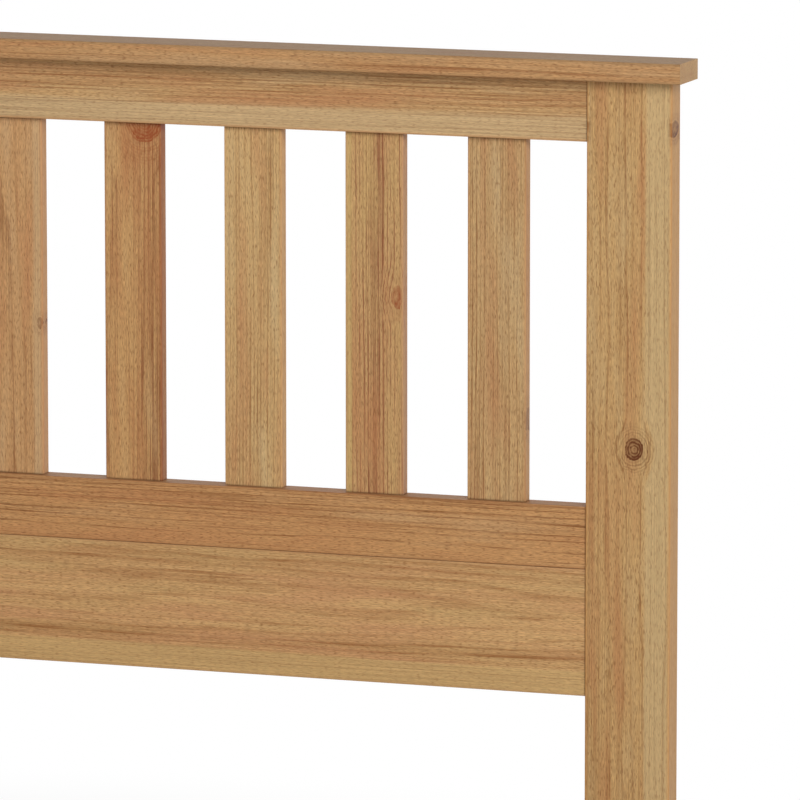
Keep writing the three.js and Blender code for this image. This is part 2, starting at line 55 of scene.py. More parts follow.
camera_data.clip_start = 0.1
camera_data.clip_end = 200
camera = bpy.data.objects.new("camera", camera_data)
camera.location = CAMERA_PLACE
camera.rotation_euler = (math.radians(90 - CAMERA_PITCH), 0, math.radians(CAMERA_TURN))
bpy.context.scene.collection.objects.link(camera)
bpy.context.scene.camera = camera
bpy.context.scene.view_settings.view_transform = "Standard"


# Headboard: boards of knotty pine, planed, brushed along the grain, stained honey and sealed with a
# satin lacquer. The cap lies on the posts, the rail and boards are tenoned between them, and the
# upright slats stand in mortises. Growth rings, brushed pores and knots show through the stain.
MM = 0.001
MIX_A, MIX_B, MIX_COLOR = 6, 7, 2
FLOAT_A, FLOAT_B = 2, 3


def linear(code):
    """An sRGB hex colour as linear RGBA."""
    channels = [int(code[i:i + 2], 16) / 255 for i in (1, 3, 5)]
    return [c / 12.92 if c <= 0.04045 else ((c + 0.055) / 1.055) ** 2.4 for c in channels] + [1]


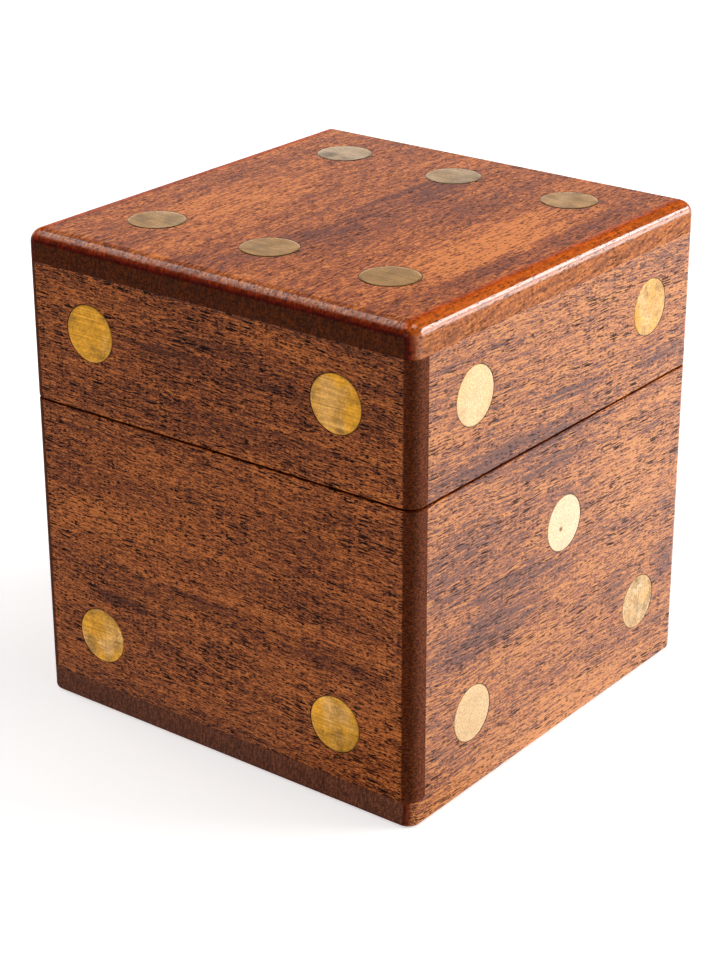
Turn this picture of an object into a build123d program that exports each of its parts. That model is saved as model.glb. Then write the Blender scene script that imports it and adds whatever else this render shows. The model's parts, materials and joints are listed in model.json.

- - -

■ DIRECTIONS FOR THIS TASK:
Write the listing out again, exactly as shown above.

■ REPLY:
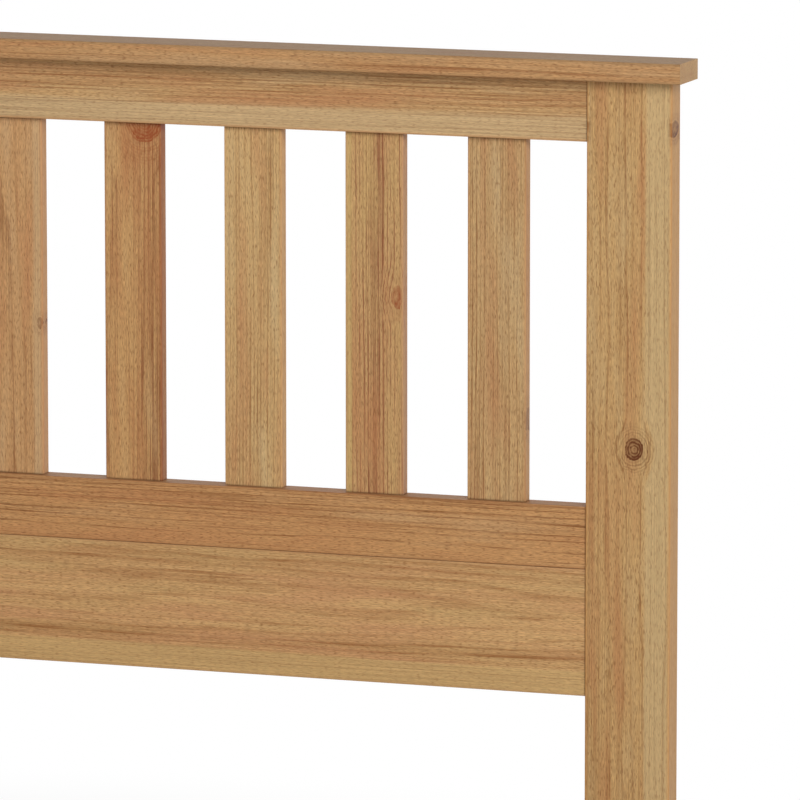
Keep writing the three.js and Blender code for this image. This is part 2, starting at line 55 of scene.py. More parts follow.
camera_data.clip_start = 0.1
camera_data.clip_end = 200
camera = bpy.data.objects.new("camera", camera_data)
camera.location = CAMERA_PLACE
camera.rotation_euler = (math.radians(90 - CAMERA_PITCH), 0, math.radians(CAMERA_TURN))
bpy.context.scene.collection.objects.link(camera)
bpy.context.scene.camera = camera
bpy.context.scene.view_settings.view_transform = "Standard"


# Headboard: boards of knotty pine, planed, brushed along the grain, stained honey and sealed with a
# satin lacquer. The cap lies on the posts, the rail and boards are tenoned between them, and the
# upright slats stand in mortises. Growth rings, brushed pores and knots show through the stain.
MM = 0.001
MIX_A, MIX_B, MIX_COLOR = 6, 7, 2
FLOAT_A, FLOAT_B = 2, 3


def linear(code):
    """An sRGB hex colour as linear RGBA."""
    channels = [int(code[i:i + 2], 16) / 255 for i in (1, 3, 5)]
    return [c / 12.92 if c <= 0.04045 else ((c + 0.055) / 1.055) ** 2.4 for c in channels] + [1]


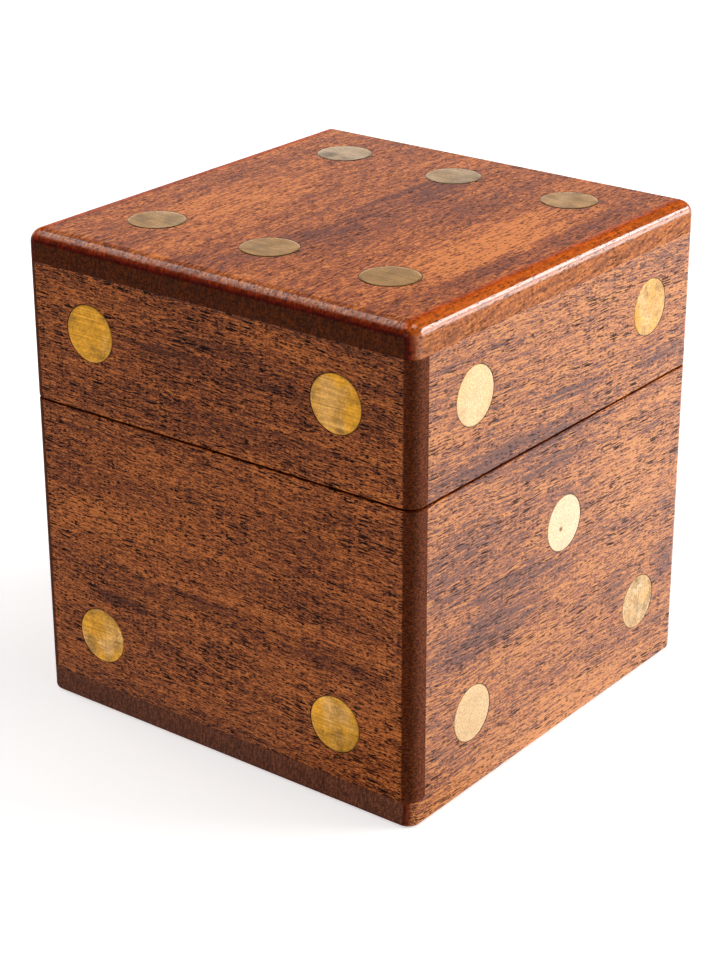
Turn this picture of an object into a build123d program that exports each of its parts. That model is saved as model.glb. Then write the Blender scene script that imports it and adds whatever else this render shows. The model's parts, materials and joints are listed in model.json.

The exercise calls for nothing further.